**Exercise objective:** Print the listing below exactly.

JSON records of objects
※ ※ ※
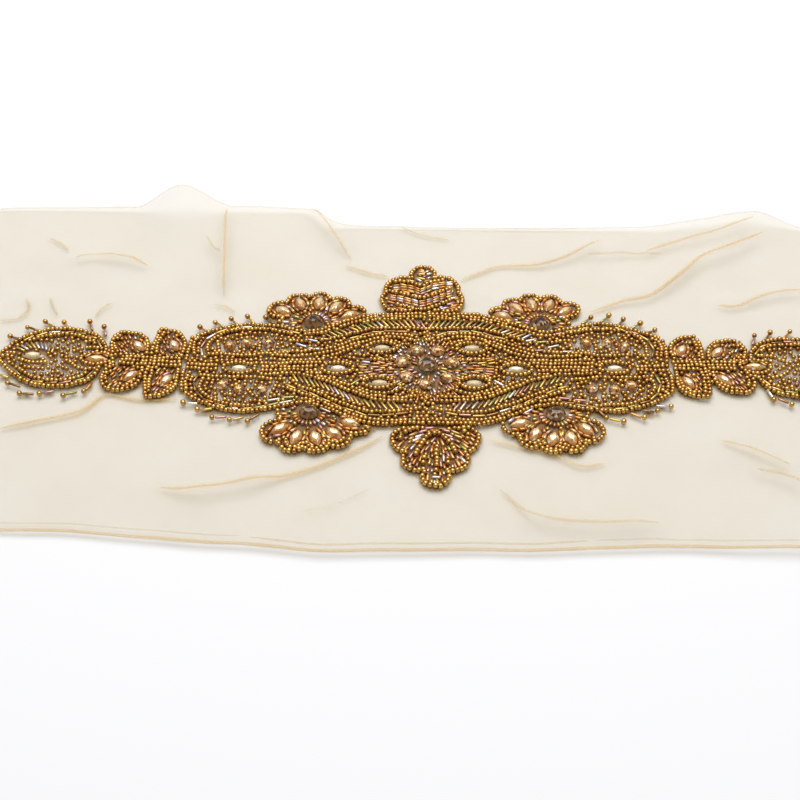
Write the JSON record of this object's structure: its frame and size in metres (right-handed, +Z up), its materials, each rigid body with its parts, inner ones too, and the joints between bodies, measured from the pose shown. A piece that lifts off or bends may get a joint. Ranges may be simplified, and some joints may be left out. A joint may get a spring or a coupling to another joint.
{
  "type": "beaded belt",
  "caption": "Beaded belt laid flat: a strip of fine net with a brooch-like centre panel, flowers, shells, leaves and eye-shaped motifs of beads and stones.",
  "frame": {"origin": "on the table, under the middle of the whole net's box", "axes": "+X along the belt, +Y towards its far long edge, +Z up from the table it lies on"},
  "size_m": [0.516, 0.2259, 0.0153],
  "materials": {
    "net": "fine translucent cream net",
    "bronze_beads": "bronze metallic-coated seed beads",
    "bugles": "iridescent-coated glass tubes",
    "clear_stones": "clear, slightly milky glass",
    "peach_stones": "foil-backed peach glass",
    "smoky_stones": "foil-backed smoky glass"
  },
  "bodies": {
    "root": {"net_ground": "net", "centre_panel": "bronze_beads", "shell_far": "bronze_beads", "shell_near": "bronze_beads", "flower_far_left": "bronze_beads", "flower_far_right": "bronze_beads", "flower_near_left": "bronze_beads", "flower_near_right": "bronze_beads", "stem_left": "bronze_beads", "eye_motif_left": "bronze_beads", "end_leaf_left": "bronze_beads", "leaf_inner_far_left": "bronze_beads", "leaf_outer_far_left": "bronze_beads", "fringe_lobe_far_left": "bugles", "fringe_eye_far_left": "bugles", "leaf_inner_near_left": "bronze_beads", "leaf_outer_near_left": "bronze_beads", "fringe_lobe_near_left": "bugles", "fringe_eye_near_left": "bugles", "stem_right": "bronze_beads", "eye_motif_right": "bronze_beads", "end_leaf_right": "bronze_beads", "leaf_inner_far_right": "bronze_beads", "leaf_outer_far_right": "bronze_beads", "fringe_lobe_far_right": "bugles", "fringe_eye_far_right": "bugles", "leaf_inner_near_right": "bronze_beads", "leaf_outer_near_right": "bronze_beads", "fringe_lobe_near_right": "bugles", "fringe_eye_near_right": "bugles", "brooch_setting": "peach_stones", "brooch_stone": "smoky_stones", "flower_stone_far_left": "smoky_stones", "flower_stone_far_right": "smoky_stones", "flower_stone_near_left": "smoky_stones", "flower_stone_near_right": "smoky_stones", "clear_navette_inner_left": "clear_stones", "clear_navette_outer_left": "clear_stones", "clear_navette_far_left": "clear_stones", "clear_navette_near_left": "clear_stones", "clear_navette_inner_right": "clear_stones", "clear_navette_outer_right": "clear_stones", "clear_navette_far_right": "clear_stones", "clear_navette_near_right": "clear_stones", "eye_navette_peach_left": "peach_stones", "eye_navette_milky_left": "clear_stones", "eye_navette_peach_right": "peach_stones", "eye_navette_milky_right": "clear_stones", "leaf_navette_inner_far_left": "peach_stones", "leaf_navette_outer_far_left": "peach_stones", "leaf_navette_inner_near_left": "peach_stones", "leaf_navette_outer_near_left": "peach_stones", "leaf_navette_inner_far_right": "peach_stones", "leaf_navette_outer_far_right": "peach_stones", "leaf_navette_inner_near_right": "peach_stones", "leaf_navette_outer_near_right": "peach_stones"}
  },
  "joints": []
}
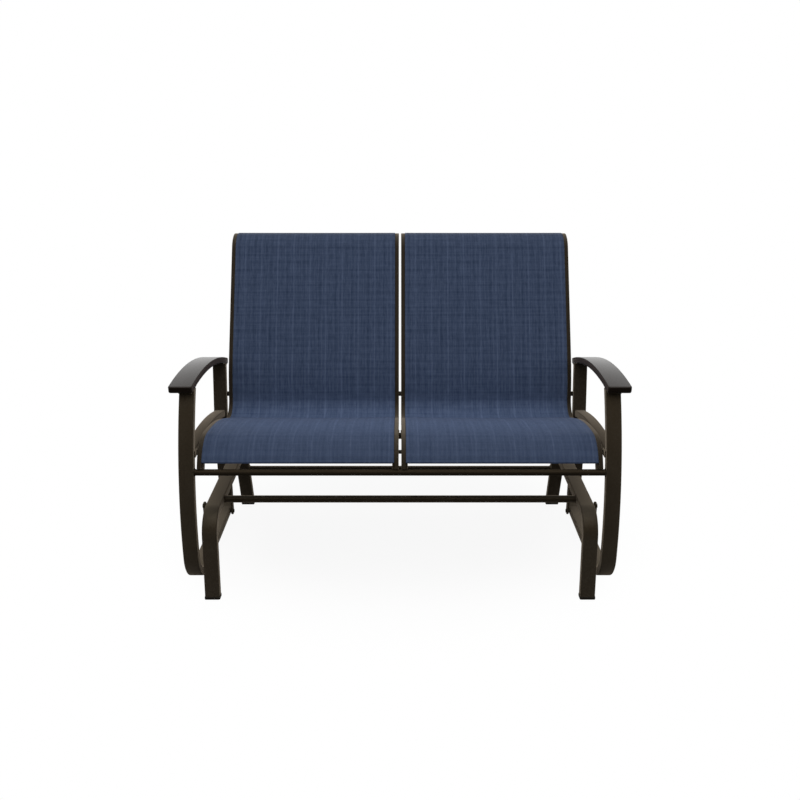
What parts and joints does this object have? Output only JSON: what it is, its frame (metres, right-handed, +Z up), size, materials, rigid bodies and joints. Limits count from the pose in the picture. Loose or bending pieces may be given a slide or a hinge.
※ ※ ※
**Written response:**
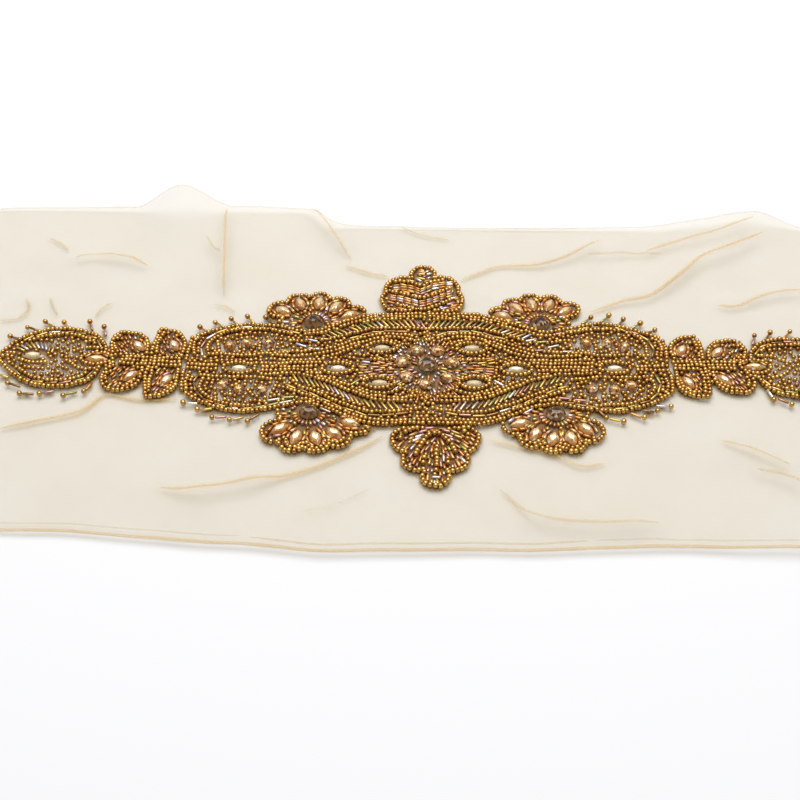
Write the JSON record of this object's structure: its frame and size in metres (right-handed, +Z up), its materials, each rigid body with its parts, inner ones too, and the joints between bodies, measured from the pose shown. A piece that lifts off or bends may get a joint. Ranges may be simplified, and some joints may be left out. A joint may get a spring or a coupling to another joint.
{
  "type": "beaded belt",
  "caption": "Beaded belt laid flat: a strip of fine net with a brooch-like centre panel, flowers, shells, leaves and eye-shaped motifs of beads and stones.",
  "frame": {"origin": "on the table, under the middle of the whole net's box", "axes": "+X along the belt, +Y towards its far long edge, +Z up from the table it lies on"},
  "size_m": [0.516, 0.2259, 0.0153],
  "materials": {
    "net": "fine translucent cream net",
    "bronze_beads": "bronze metallic-coated seed beads",
    "bugles": "iridescent-coated glass tubes",
    "clear_stones": "clear, slightly milky glass",
    "peach_stones": "foil-backed peach glass",
    "smoky_stones": "foil-backed smoky glass"
  },
  "bodies": {
    "root": {"net_ground": "net", "centre_panel": "bronze_beads", "shell_far": "bronze_beads", "shell_near": "bronze_beads", "flower_far_left": "bronze_beads", "flower_far_right": "bronze_beads", "flower_near_left": "bronze_beads", "flower_near_right": "bronze_beads", "stem_left": "bronze_beads", "eye_motif_left": "bronze_beads", "end_leaf_left": "bronze_beads", "leaf_inner_far_left": "bronze_beads", "leaf_outer_far_left": "bronze_beads", "fringe_lobe_far_left": "bugles", "fringe_eye_far_left": "bugles", "leaf_inner_near_left": "bronze_beads", "leaf_outer_near_left": "bronze_beads", "fringe_lobe_near_left": "bugles", "fringe_eye_near_left": "bugles", "stem_right": "bronze_beads", "eye_motif_right": "bronze_beads", "end_leaf_right": "bronze_beads", "leaf_inner_far_right": "bronze_beads", "leaf_outer_far_right": "bronze_beads", "fringe_lobe_far_right": "bugles", "fringe_eye_far_right": "bugles", "leaf_inner_near_right": "bronze_beads", "leaf_outer_near_right": "bronze_beads", "fringe_lobe_near_right": "bugles", "fringe_eye_near_right": "bugles", "brooch_setting": "peach_stones", "brooch_stone": "smoky_stones", "flower_stone_far_left": "smoky_stones", "flower_stone_far_right": "smoky_stones", "flower_stone_near_left": "smoky_stones", "flower_stone_near_right": "smoky_stones", "clear_navette_inner_left": "clear_stones", "clear_navette_outer_left": "clear_stones", "clear_navette_far_left": "clear_stones", "clear_navette_near_left": "clear_stones", "clear_navette_inner_right": "clear_stones", "clear_navette_outer_right": "clear_stones", "clear_navette_far_right": "clear_stones", "clear_navette_near_right": "clear_stones", "eye_navette_peach_left": "peach_stones", "eye_navette_milky_left": "clear_stones", "eye_navette_peach_right": "peach_stones", "eye_navette_milky_right": "clear_stones", "leaf_navette_inner_far_left": "peach_stones", "leaf_navette_outer_far_left": "peach_stones", "leaf_navette_inner_near_left": "peach_stones", "leaf_navette_outer_near_left": "peach_stones", "leaf_navette_inner_far_right": "peach_stones", "leaf_navette_outer_far_right": "peach_stones", "leaf_navette_inner_near_right": "peach_stones", "leaf_navette_outer_near_right": "peach_stones"}
  },
  "joints": []
}
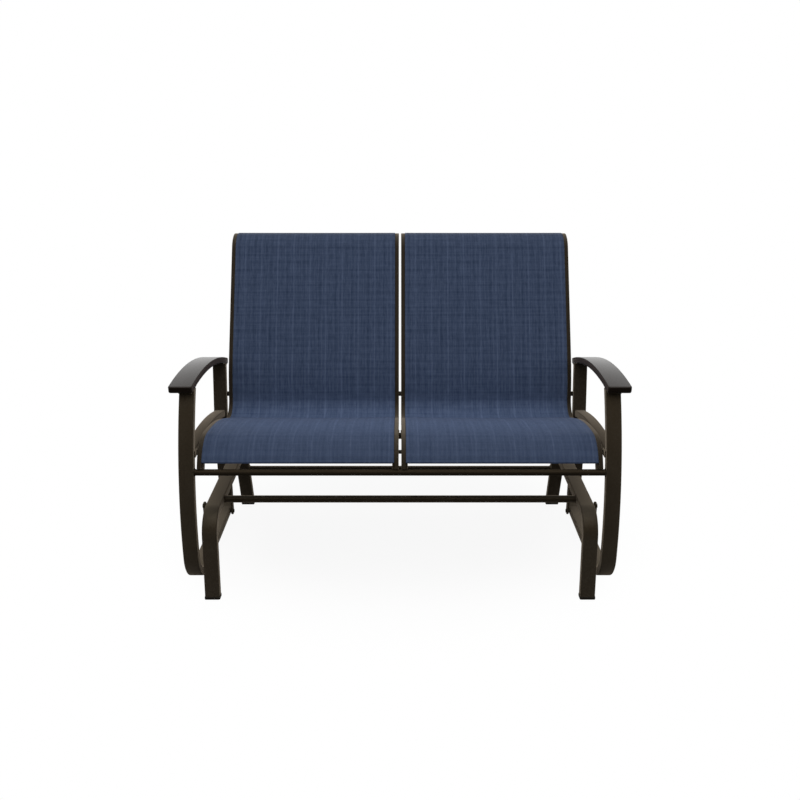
What parts and joints does this object have? Output only JSON: what it is, its frame (metres, right-handed, +Z up), size, materials, rigid bodies and joints. Limits count from the pose in the picture. Loose or bending pieces may be given a slide or a hinge.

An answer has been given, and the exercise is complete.